I'm facing a kind of this leak, too. Handles are "lost" in triples of two pipes and one epoll selector. (@Gareth: may you confim this? Take a look at /proc/$PID/fd for pipes and anonymous inodes). From this it seems to be spawned by Java NIO Channels.

I discovered that the handles are released (at least) by invoking a Full GC (@Gareth: may you confirm this)? I'm using a well-tuned Java8-JVM with G1GC enabled, and as a enjoyable result a Full GC happens very seldom. But as a negative consequence, it will consume thousands of this FH triples in the meanwhile.

Because the handles are releasable, it's not a real leak but an effect of a Soft/Weak/Phantom-Reference.

And have reached the assigned OS limit (the JVM with Wildfly runs inside a LX-Container) twice last week. Therefore, as a first workaround for production, I wrote a watchdog which invoke a FGC using jcmd if the level of pipe handles rise a limit.

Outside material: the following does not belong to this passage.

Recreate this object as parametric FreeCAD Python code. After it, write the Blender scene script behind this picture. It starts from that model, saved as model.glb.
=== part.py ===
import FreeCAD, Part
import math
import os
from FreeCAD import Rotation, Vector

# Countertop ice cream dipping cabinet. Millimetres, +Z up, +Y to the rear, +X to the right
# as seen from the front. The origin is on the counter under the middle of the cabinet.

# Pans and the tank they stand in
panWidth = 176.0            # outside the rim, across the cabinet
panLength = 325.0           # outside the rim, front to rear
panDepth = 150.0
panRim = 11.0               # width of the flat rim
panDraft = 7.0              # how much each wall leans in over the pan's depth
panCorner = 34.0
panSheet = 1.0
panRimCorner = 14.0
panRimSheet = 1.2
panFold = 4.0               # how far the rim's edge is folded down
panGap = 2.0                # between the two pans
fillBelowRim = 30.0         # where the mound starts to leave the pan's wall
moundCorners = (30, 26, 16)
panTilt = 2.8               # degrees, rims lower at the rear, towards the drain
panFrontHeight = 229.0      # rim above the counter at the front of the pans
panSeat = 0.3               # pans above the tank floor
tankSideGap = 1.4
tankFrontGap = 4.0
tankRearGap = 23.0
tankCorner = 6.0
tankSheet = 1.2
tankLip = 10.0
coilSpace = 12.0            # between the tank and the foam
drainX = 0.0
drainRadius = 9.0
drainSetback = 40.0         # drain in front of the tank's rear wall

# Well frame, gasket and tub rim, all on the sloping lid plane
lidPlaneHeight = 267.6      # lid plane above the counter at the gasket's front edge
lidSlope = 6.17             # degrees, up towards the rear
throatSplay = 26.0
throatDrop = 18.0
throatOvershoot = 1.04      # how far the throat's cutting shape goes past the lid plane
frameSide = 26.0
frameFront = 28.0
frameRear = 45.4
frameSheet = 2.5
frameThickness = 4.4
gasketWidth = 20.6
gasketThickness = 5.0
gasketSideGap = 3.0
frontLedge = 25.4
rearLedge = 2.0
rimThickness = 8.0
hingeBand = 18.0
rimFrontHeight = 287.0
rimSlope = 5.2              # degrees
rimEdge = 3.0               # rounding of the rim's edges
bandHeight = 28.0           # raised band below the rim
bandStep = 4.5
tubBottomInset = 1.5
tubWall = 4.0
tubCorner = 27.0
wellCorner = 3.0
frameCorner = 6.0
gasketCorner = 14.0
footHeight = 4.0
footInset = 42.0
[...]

This is watched on a (balanced) pair of Wildfly-13 running about >20 applications. It don't seem to be related to a concrete application because it also happens (on both Wildfly of the pair) if I disable single applications from load balancing (on one of the pair).

It don't "show up" on other (pairs) of our Wildflies, but there is another set of application with other usecases. There is more memory circulation and more "pressure" on the heap. Maybe this will trigger the contemporary release of the objects holding the filehandles in another way.

By taking a look on a heap dump with the "Memory Analyzer Tool", I was able to discover a comparable high and equal number of instances of sun.nio.ch.EPollArrayWrapper and sun.nio.ch.EPollSelectorImpl with inbound references to org.xnio.nio.NioXnio$FinalizableSelectorHolder.

  • Hi @guido, I basically reached the same conclusion as you. The JBoss XNio implementation seems to tie resource clean up to garbage collection which is never a great idea. See here: https://github.com/xnio/xnio/blob/3.x/nio-impl/src/main/java/org/xnio/nio/NioXnio.java for the exact spot that they do it. The rely on the finalize method being called to do the clean up. My ultimate solution was to set wildfly's min and max worker threads to the same (high) value so that the number of threads is static. At least this way the number of open pipes is constant – Gareth Wilson Nov 22 '19 at 00:41
  • @GarethWilson: Found this on JBoss-Forum, too. But I can't login there at the moment due to the signin-migration to RedHat. Therefore, I add an account here to answer. May you tell me the configuration options that correspond to this min/max settings and a rough formula to calculate the number of fh's from this - is it "3xthreads". Does this really stop the growing? Currently, I limit "task-max-threads" => "256" and from the default "io-threads" => "80". But the watchdog continues to fire about a couple of hourly at a total pipe limit of 2500. – Guido Jäkel Nov 28 '19 at 08:09
  • The two settings that I changed were task-max-threads and core-pool-size. The core-pool-zise is the minimum number of threads that should be kept in the pool. By setting these values to the same number the thread pool should remain static – Gareth Wilson Dec 03 '19 at 22:00
  • Thanks you! I guess I'll put a nightly `jcmd jboss GC.run` in crontab. – lapo Oct 14 '21 at 07:40
0

Have started encountering this issue after migrating the WildFly runtime from Java from 8 to 11.

Java 11 changed the default GC algorithm to G1. In G1 old generation objects are collected very selectively and only once a certain heap occupancy threshold is passed. If you have few objects that get promoted to old generation and which help reaching this threshold, it's possible the org.xnio.nio.NioXnio$FinalizableSelectorHolder pile-up there for very long periods, retaining the open file descriptors.

In my case switching garbage collection to use concurrent mark and sweep solved the problem, though I'm fairly certain G1 can be tuned to collect the old generation more aggressively. -XX:-G1UseAdaptiveIHOP and -XX:InitiatingHeapOccupancyPercent are the switches to play with. Another approach might actually be reducing the size of old generation heap (–XX:NewRatio) or of the entire heap.